Results for the six months ending December 31, 2013, compared to the six months ending December 31, 2012.

For the six months ended December 31, 2013, net sales were $1,265,085, an increase of 46% over net sales of $863,995 for the six months ended December 31, 2012. This was due to an increase in sales from current private label customers and the acquisition of new customers.

For the six months ended December 31, 2013, cost of sales was $749,030 compared to $481,224 for the same period in the previous fiscal year. The Company's gross margin decreased from 44% for the six months ended December 31, 2012 compared to 41% for the current fiscal year to date. This decrease was due to the addition of employees for production and quality assurance.

For the six months ended December 31, 2013, and 2012, selling and general administrative expenses were $556,419 and $476,733, respectively, or a 17% increase. The increase is due to investment into sales, promotion, marketing research and brand development.

Interest expense for the six months ended December 31, 2013, was $21,121 compared to $15,052 for the six months ended December 31, 2012. This 40% increase is a result of financing of short-term debt.


The Company recorded a net loss of $60,776 or $0.001 loss per share for the six months ended December 31, 2013, compared to a net loss of $109,014 or $0.002 loss per share for the six months ended December 31, 2012.

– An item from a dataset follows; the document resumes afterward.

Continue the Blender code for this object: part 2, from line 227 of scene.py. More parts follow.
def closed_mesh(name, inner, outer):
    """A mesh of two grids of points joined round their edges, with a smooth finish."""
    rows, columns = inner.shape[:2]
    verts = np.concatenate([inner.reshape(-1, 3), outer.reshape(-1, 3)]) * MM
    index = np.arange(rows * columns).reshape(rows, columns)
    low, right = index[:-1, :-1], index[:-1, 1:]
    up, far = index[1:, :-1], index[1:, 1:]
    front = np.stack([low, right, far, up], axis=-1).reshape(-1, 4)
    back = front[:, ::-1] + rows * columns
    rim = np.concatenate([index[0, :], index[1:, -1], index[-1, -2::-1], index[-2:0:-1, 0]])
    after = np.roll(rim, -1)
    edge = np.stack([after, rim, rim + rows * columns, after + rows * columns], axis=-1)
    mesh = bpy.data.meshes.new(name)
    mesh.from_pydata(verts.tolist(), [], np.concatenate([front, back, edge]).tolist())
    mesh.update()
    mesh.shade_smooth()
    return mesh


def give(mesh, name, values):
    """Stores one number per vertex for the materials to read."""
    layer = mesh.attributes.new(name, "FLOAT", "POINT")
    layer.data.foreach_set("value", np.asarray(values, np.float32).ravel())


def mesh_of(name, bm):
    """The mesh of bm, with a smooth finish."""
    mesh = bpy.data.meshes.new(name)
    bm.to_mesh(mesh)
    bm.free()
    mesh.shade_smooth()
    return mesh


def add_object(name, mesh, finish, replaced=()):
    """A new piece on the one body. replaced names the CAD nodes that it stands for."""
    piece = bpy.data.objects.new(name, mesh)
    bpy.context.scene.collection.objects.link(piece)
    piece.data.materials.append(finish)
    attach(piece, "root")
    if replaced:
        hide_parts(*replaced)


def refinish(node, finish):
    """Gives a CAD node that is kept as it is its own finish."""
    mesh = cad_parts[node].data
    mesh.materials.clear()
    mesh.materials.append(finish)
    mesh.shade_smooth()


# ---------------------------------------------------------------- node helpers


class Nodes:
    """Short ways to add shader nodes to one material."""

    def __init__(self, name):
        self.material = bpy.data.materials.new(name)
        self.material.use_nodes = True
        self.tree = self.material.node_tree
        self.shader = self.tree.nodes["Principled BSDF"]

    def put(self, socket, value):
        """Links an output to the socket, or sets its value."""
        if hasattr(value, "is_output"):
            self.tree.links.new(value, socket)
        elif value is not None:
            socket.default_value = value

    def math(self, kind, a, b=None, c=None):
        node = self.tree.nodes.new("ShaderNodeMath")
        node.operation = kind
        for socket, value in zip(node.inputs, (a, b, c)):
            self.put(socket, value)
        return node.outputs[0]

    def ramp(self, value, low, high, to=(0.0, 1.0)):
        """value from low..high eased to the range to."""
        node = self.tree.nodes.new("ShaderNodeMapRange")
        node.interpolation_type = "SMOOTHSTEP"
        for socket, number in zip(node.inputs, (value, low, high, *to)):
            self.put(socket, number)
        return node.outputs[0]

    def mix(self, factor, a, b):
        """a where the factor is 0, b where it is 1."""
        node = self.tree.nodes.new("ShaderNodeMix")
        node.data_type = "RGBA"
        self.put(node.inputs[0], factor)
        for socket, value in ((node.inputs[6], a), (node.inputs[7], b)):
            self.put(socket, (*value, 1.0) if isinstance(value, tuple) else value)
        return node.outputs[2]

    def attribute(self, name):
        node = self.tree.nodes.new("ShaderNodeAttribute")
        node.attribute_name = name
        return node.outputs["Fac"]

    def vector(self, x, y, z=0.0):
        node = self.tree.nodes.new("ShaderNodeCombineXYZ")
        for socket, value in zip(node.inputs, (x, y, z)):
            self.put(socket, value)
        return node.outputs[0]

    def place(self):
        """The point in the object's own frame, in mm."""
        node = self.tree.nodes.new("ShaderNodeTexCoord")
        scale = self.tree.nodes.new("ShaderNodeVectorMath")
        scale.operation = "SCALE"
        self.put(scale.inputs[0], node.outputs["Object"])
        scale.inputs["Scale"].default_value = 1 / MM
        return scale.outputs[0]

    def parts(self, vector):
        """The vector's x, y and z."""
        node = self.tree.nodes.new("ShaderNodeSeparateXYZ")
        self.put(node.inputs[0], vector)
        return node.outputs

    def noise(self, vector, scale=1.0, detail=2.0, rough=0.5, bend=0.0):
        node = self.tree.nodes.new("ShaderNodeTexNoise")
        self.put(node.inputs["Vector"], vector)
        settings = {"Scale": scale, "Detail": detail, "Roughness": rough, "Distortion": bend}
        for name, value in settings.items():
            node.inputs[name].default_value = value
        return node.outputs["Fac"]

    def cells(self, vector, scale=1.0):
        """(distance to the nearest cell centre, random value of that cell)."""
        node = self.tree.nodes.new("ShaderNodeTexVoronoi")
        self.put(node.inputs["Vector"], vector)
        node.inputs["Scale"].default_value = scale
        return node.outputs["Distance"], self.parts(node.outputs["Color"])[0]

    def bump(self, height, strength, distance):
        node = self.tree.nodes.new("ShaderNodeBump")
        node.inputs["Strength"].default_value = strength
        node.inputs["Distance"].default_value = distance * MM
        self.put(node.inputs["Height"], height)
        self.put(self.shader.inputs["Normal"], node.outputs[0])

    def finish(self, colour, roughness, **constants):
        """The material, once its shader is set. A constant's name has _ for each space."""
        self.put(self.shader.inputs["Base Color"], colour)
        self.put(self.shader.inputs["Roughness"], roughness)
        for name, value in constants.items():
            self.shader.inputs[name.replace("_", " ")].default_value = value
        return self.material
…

LIQUIDITY AND CAPITAL RESOURCES

Management believes that the Company is positioned for sales growth but will require additional funding to continue operations. The Company's ability to achieve its objectives is dependent upon its ability to sustain and enhance its current revenue stream and to continue to raise funds through loans, vendor credit and the private placement of restricted securities until such time as the Company sustains fiscal profitability. To date, the Company has funded operations and expansion through a combination of revenues from the sale of its products, established credit with vendors, deferred salaries (subsequently converted to notes payable to officers), debt financings and the sale of rule 144 stock through private placement. The Company's failure to continue to raise adequate financing to fund planned expansion may jeopardize its plans for growth.

At December 31, 2013, the Company had current assets of $659,062 and total assets of $875,967, compared to June 30, 2013 when current assets were $673,588 and total assets were $906,956.

Current liabilities at December 31, 2013, were $607,127 as compared to $538,499 at June 30, 2013. Current liabilities include accounts payable, current portion of notes payable and accrued expenses. At December 31, 2013, the Company had an outstanding city loan balance from Kenosha Area Business Alliance totaling $98,912.

Net cash provided by operating activities during the six months ended December 31, 2013, was $37,526 compared to $44,334 used in operating activities during the six months ended December 31, 2012.

Net cash used in financing activities for the six months ended December 31, 2013, was $15,831. During the six months ending December 31, 2013, the Company received proceeds from new debt of $140,957. During the six months ended December 31, 2013, the Company repaid $239,476 of long term and short term debt.

On December 31, 2013, the Company had an accumulated deficit of $5,541,134 and total stockholders' equity of $32,691.

At December 31, 2013, the Company had working capital of $51,935, a decrease from the June 30, 2013, working capital of $135,089.

Total liabilities of $843,276 at December 31, 2013, is an increase from $814,228 at June 30, 2013, due to short term financing needs.

Total stockholders' equity of $32,691 at December 31, 2013, has decreased from $92,728 at June 30, 2013.

The Company's ability to achieve its objectives is dependent on its ability to sustain and enhance its revenue stream and to continue to raise funds through loans, credit and the private placement of restricted securities until such time as the Company achieves consistent profitability. To date, management has been successful in raising cash on an as-needed basis for the continued operations of the Company. There is no guarantee that management will be able to continue to raise needed cash in this fashion.